Day One: Does your submission – either what you practice or what you strive for – have a label? Do you view your submission as Taken in Hand, domestic discipline, top/bottom, dominant/submissive, master/slave, owner/pet, or some other description or combination? If you do not use a label, why?

Well I’m female and I’m heterosexual, that’s first and foremost, so I’m seeking a male partner in any and all of my romantic relationships.  I’m a submissive, but that term submissive encompasses so many things within BDSDM, that it’s not enough, so I don’t leave it at that when defining myself.  I mean, it’s certainly different to be a sub than to be a Domme, and please be advised that I do NOT switch, I’m only a bottom.  I’d say “to narrow it down” I’m a Little, but even that doesn’t really narrow it down, because there’s all kinds of Littles, as I’ve come to find out from going to munches and play parties.  There’s ABDL-types, there are those who identiry as toddler or preschool aged, or as five or six or around that age range.  Then there’s me, I’m what I call a Middle (although I prefer the term Lolita), and if you’ve read the novel Lolita or seen the film by the same title, you might have somewhat of an idea what a Middle is.  When I’m in Middle space (and yes, Middle space is a thing, if Little space is a thing, then Middle space is one too) I’m kind of a perpetual fifteen year old.  I love to play my music loud (and it’s 90’s music, the same stuff I was listening to when I really WAS 15), I love fashion, clothes, makeup, my hair, smoking cigarettes and hoping none of the “adults” in my life find out, spending way too much money at lunch with my friends when I only have so much money & that’s got to last me the week (and I have to buy cigarettes, get my nails done, and various other expenses, all because I budget like a teenager), swearing when I don’t get my way, lusting after older men because they’re gorgeous, having a stack of magazines as high as my hip in a corner of my room (and I’m  gonna read them, I swear, I won’t just leave them there till kingdom come like my mother thinks I will), wondering if that’s a zit on my chin…you get the idea.
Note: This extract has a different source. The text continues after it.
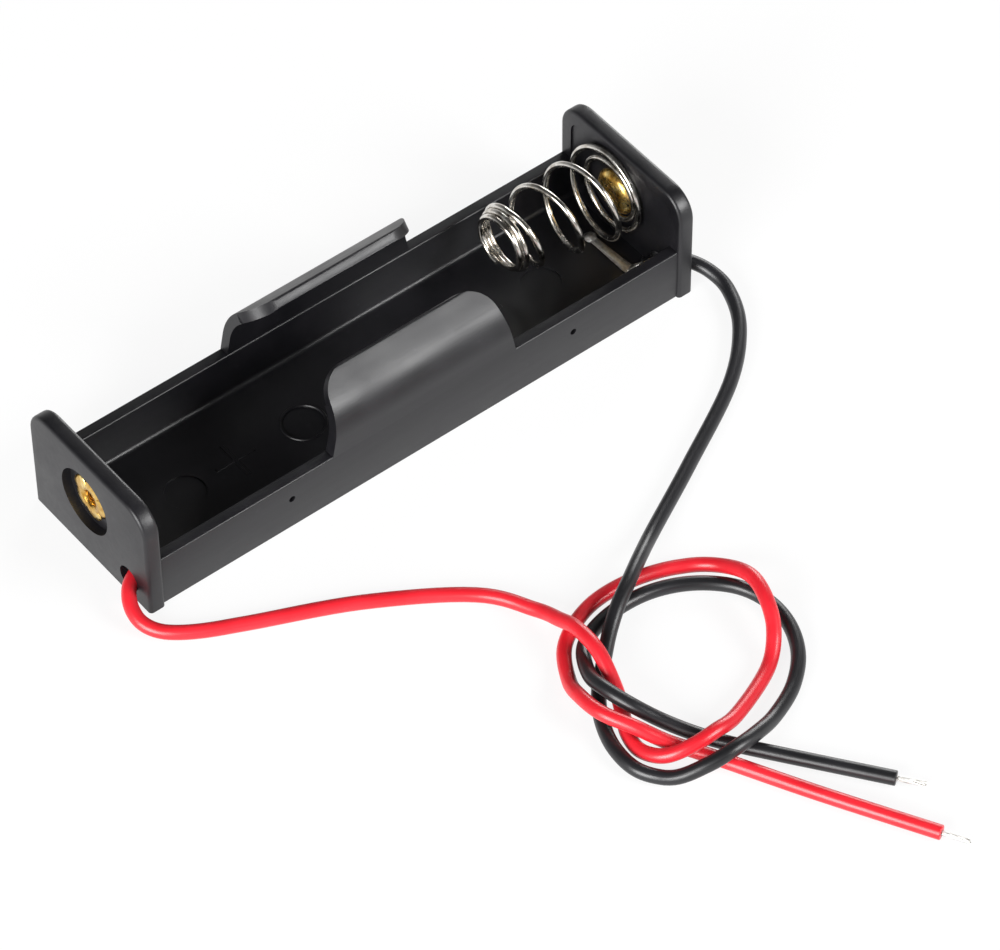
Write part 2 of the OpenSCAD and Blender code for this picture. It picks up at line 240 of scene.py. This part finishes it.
def pvc(name, dark, light, roughness):
    # extruded soft PVC insulation: glossy but slightly uneven, faint lines along the wire
    made, tree, shader = startMaterial(name)
    run = addNode(tree, "ShaderNodeUVMap", {"uv_map": "run"})
    # die lines: 12 mm long and 0.12 mm apart round the wire
    stretch = addNode(tree, "ShaderNodeMapping", {"Scale": (1 / 12, 1 / 0.12, 1)},
                      {"Vector": run.outputs[0]})
    lines = addNode(tree, "ShaderNodeTexNoise", {"Scale": 1.0, "Detail": 3.0},
                    {"Vector": stretch.outputs[0]})
    place = addNode(tree, "ShaderNodeTexCoord")
    # pigment and thickness change over about 4 mm
    cloud = addNode(tree, "ShaderNodeTexNoise", {"Scale": 1 / (4 * mm), "Detail": 2.0},
                    {"Vector": place.outputs["Object"]})
    # pores of 0.15 mm from extrusion
    pores = addNode(tree, "ShaderNodeTexNoise", {"Scale": 1 / (0.15 * mm), "Detail": 1.0},
                    {"Vector": place.outputs["Object"]})
    tone = addNode(tree, "ShaderNodeValToRGB", {"stops": [(0.3, dark), (0.7, light)]},
                   {"Fac": cloud.outputs["Fac"]})
    rough = addNode(tree, "ShaderNodeMapRange",
                    {"From Min": 0.3, "From Max": 0.7,
                     "To Min": roughness - 0.05, "To Max": roughness + 0.06},
                    {"Value": lines.outputs["Fac"]})
    heights = addNode(tree, "ShaderNodeMath", {"operation": "MULTIPLY_ADD", 1: 0.4},
                      {0: pores.outputs["Fac"], 2: lines.outputs["Fac"]})
    bump = addNode(tree, "ShaderNodeBump", {"Strength": 0.3, "Distance": 0.02 * mm},
                   {"Height": heights.outputs[0]})
    shader.inputs["IOR"].default_value = 1.53
    tree.links.new(tone.outputs[0], shader.inputs["Base Color"])
    tree.links.new(rough.outputs[0], shader.inputs["Roughness"])
    tree.links.new(bump.outputs[0], shader.inputs["Normal"])
    return made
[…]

I’m presently single, but ideally, I want to be owned/adopted by a strong, loving Daddy Dom.  I don’t want to adult…things like balancing the checkbook, mowing the lawn, planning elaborate vacations, remembering where my passport is at any given moment, do not appeal to me.  And I freely admit that these things do not appeal to me.  I need spankings (maintenance spankings, therapy spankings, sexy spankings), I’m enough of a masochist to be into the flogger, the crop, and YES, even the cane.  Breathplay excites me, as does anal penetration.  But knifeplay and fireplay scare the shit out of me and I don’t consent to those.  What I want isn’t 100%  S & M, but it’s not all D/s either.  I don’t think it should have to fit neatly into any one category.